Problems with short-term and long-term memory
Problems with decision-making, problem solving and judgment
Difficulty producing or understanding language
Loss of ability to learn new information
Confusion with time and place (getting lost in familiar places)
Korsakoff's syndrome
Korsakoff's syndrome is a disorder that primarily affects the memory system in the brain. It usually results from a deficiency of thiamine (vitamin B1), which may be caused by alcohol abuse, dietary deficiencies, prolonged vomiting, eating disorders, or the effects of chemotherapy.
Korsakoff syndrome causes problems learning new information, inability to remember recent events and long-term memory gaps. Memory difficulties may be strikingly severe while other thinking and social skills are relatively unaffected. For example, individuals may seem able to carry on a coherent conversation but moments later are unable to recall that the conversation took place or with whom they spoke.
Amnesia
Amnesia refers to the loss of memories, including facts, information and experiences. Amnesia can be caused by damage to areas of the brain that are vital for memory processing. Unlike a temporary episode of memory loss, called transient global amnesia, amnesia can be permanent.
There's no specific treatment for amnesia, but treatment can be directed at the underlying cause. Tips to help enhance memory and get support can help people with amnesia and their families cope.
The two main features of amnesia are:
· Trouble learning new information.
· Trouble remembering past events and previously familiar information.
Strategies to Improve Memory:
Organize the information
Start by outlining the information you will need to recall. Creating a detailed, but organized outline of the information allows you to highlight and focus on important concepts.

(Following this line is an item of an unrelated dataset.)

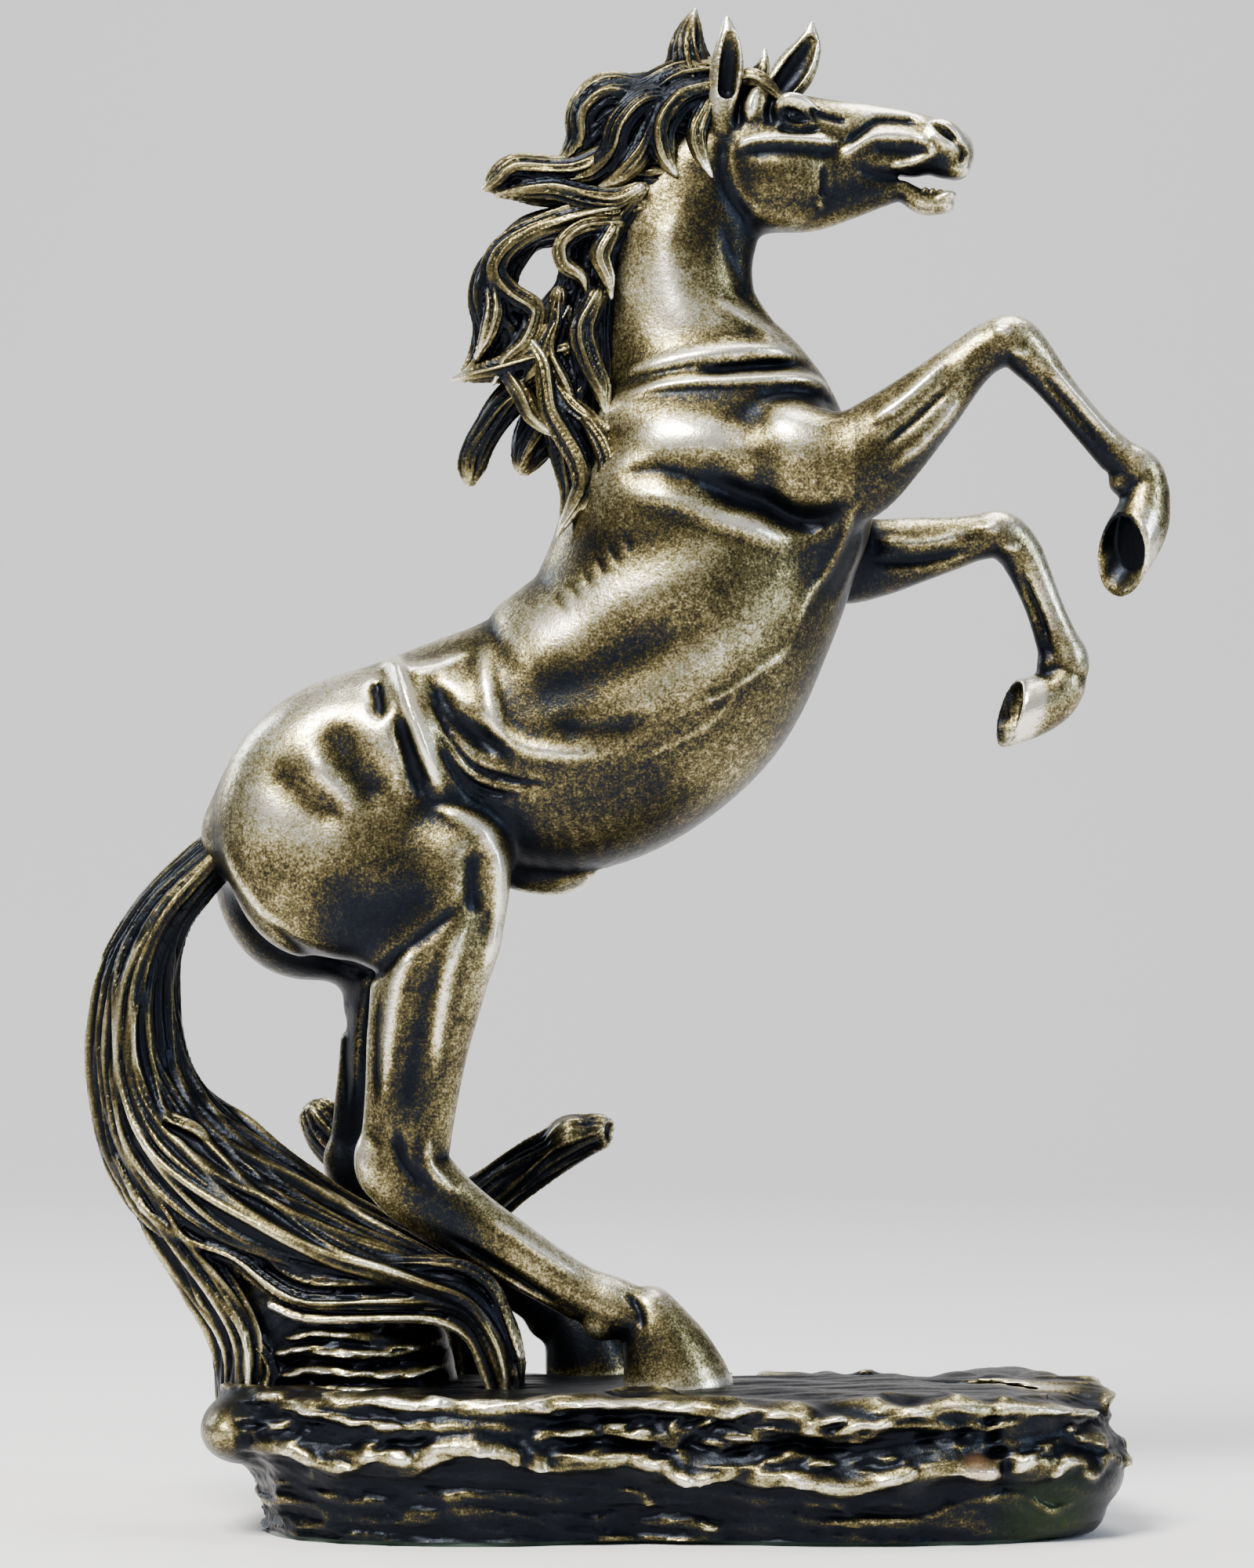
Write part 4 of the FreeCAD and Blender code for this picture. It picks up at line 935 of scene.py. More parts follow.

A useful organization strategy is the chunking method, which breaks down large amounts of information into smaller, logical units that are easy to understand. For example, when learning a foreign language, you can list vocabulary words in functional groups such as household items, animals, and occupations. Chunking is a valuable tool for memorization.
Make associations
Creating associations by drawing on existing knowledge is another helpful way to memorize information. You can create mental images and connect with sounds, smells, and tastes to help encode memories.
Use visual cues
Using visual tools such as concept maps, graphs, illustrations, and photos can be beneficial for learning. Graphs and charts also simplify information, making it easier to comprehend and later recall.
This method can be beneficial to visual learners, meaning individuals who better conceptualize information they can see.
Create mnemonics
Using mnemonic devices, such as acronyms, acrostics, and rhymes, is a good way to memorize information long-term. For example, do you remember what year Columbus landed in America? You likely do if you ever learned the rhyme, “In 1492, Columbus sailed the ocean blue.” So if you need to remember a series of numbers for work, you might consider coming up with a creative rhyme.
Rehearse
Practice really does make perfect. Rehearse information over and over, either by writing it down or reading it aloud.